While her father, a freedom fighter who had himself made massive donations to Bose’s cause, simply smiled in reply, an indignant Rajamani said, “They are not my father’s, they are mine. I gave all of them to you, and I will not take them back.”
So stubborn was the teenager that Bose could not but admire her determination. In the very same meeting, the 16-year-old urged Bose to recruit her in his army. So
persuasive was she that the very next day, Bose
recruited Rajamani and four of her friends as spies in INA’s intelligence wing.
Disguised as young boys, the girls started working as errand boys at British military camps and officers’ houses. As covert agents behind enemy lines, they were responsible for intercepting government orders and military intelligence from the British officers and handing these over to INA.
Rajamani (as a boy her name was Mani) and her friends masqueraded as boys for almost two years to gather intelligence on British movements. While the unit had been told to avoid getting caught at all costs, one of the girls was once caught by the British. Knowing the consequences of being caught, Rajamani decided that she would try and rescue her fellow spy.
The gutsy teenager dressed herself as a dancing girl, drugged the officers at the prison, and rescued her colleague. As the girls were escaping, they were shot at by the Britishers and Rajamani suffered a bullet wound in her right leg. Still bleeding as she ran, Rajamani and her friend climbed up a tree, where they camped for three days while the British carried out their search operation.
The bullet wound left her with a permanent limp, but Rajamani was proud of it. For her, it was a reminder of her exciting days as an INA spy.
Later, Rajamani would often recall how delighted Netaji was at their brave escape and the proud moment when she was given a medal by the Japanese Emperor himself, along with the rank of Lieutenant in INA’s Rani of Jhansi Brigade. When INA was disbanded after the British won the war, Saraswathi and the other INA members returned to India on Netaji’s instructions.
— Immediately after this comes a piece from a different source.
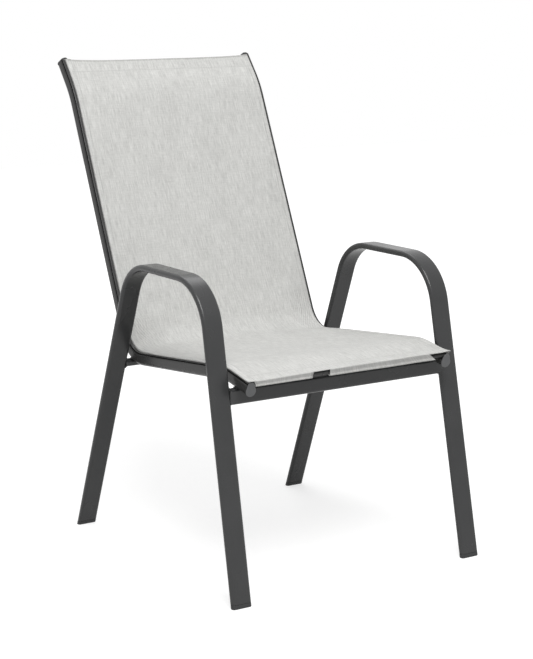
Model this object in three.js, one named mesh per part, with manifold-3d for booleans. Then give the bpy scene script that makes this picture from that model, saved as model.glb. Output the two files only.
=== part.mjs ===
// A stackable garden armchair with a fabric sling, in millimetres.
// The chair faces -Y, +X is the sitter's left, +Z is up and the floor is at zero.
// Routes are drawn in the YZ plane, so the two parts of a Vector2 hold Y and Z.
import * as THREE from 'three';
import { mergeVertices } from 'three/addons/utils/BufferGeometryUtils.js';
import Module from 'manifold-3d';

const wasm = await Module();
wasm.setup();

// Side frames: one flat-oval tube each, bent into a front leg, an arm and a rear leg
const FRAME_HALF_TRACK = 250;
const FRAME_WIDTH = 40;
const FRAME_THICKNESS = 12;
const FRAME_CORNER_SHARE = 0.45;
const FRAME_WALL = 1.2;
const FRAME_LEAN_SHARE = 0.01;
const FRONT_FOOT_Y = -328.4;
const ARM_FRONT_Y = -223.7;
const ARM_REAR_Y = 48.7;
const REAR_FOOT_Y = 292.3;
const ARM_HEIGHT = 570.8;
const ARM_FRONT_DROP = 3.4;
const ARM_FRONT_RADIUS = 100;
const ARM_REAR_RADIUS = 96;

// Foot plugs: a chamfered cap under the leg and a hollow spigot inside it
const FOOT_CAP_HEIGHT = 8;
const FOOT_CAP_BEVEL = 1.1;
const FOOT_SPIGOT_HEIGHT = 20;
const FOOT_SPIGOT_WALL = 1.8;

// The line of the sling's underside over a rail, from the front edge to the top edge
const SLING_FRONT_Y = -309.6;
const SLING_FRONT_Z = 399.4;
const WATERFALL_Y = -229.8;
const WATERFALL_Z = 415.9;
const WATERFALL_RADIUS = 163;
const SEAT_REAR_Y = 136.4;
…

Saraswathi Rajamani and her family gave away everything they had and made their way to India. Sadly, the
family that gave everything they had to the freedom struggle, had to live a life of penury on their return to India.
For a long time, this veteran freedom fighter lived alone in a dilapidated and cramped one-room apartment in Chennai, adorned only by several
photographs of Netaji Subhas Chandra Bose. Recently, the Tamil Nadu Government allotted her a house, albeit an old one in a housing colony.
Age has hardly withered Rajamani’s spirit and determination to serve her nation. Even at this old age, she visits tailor shops and collects cloth scraps as well as rejected fabrics from them. She uses these materials to make clothes and then she donates to orphanages and old age homes. During the devastating tsunami of 2006, she also donated her meagre monthly pension as a freedom fighter to the relief fund.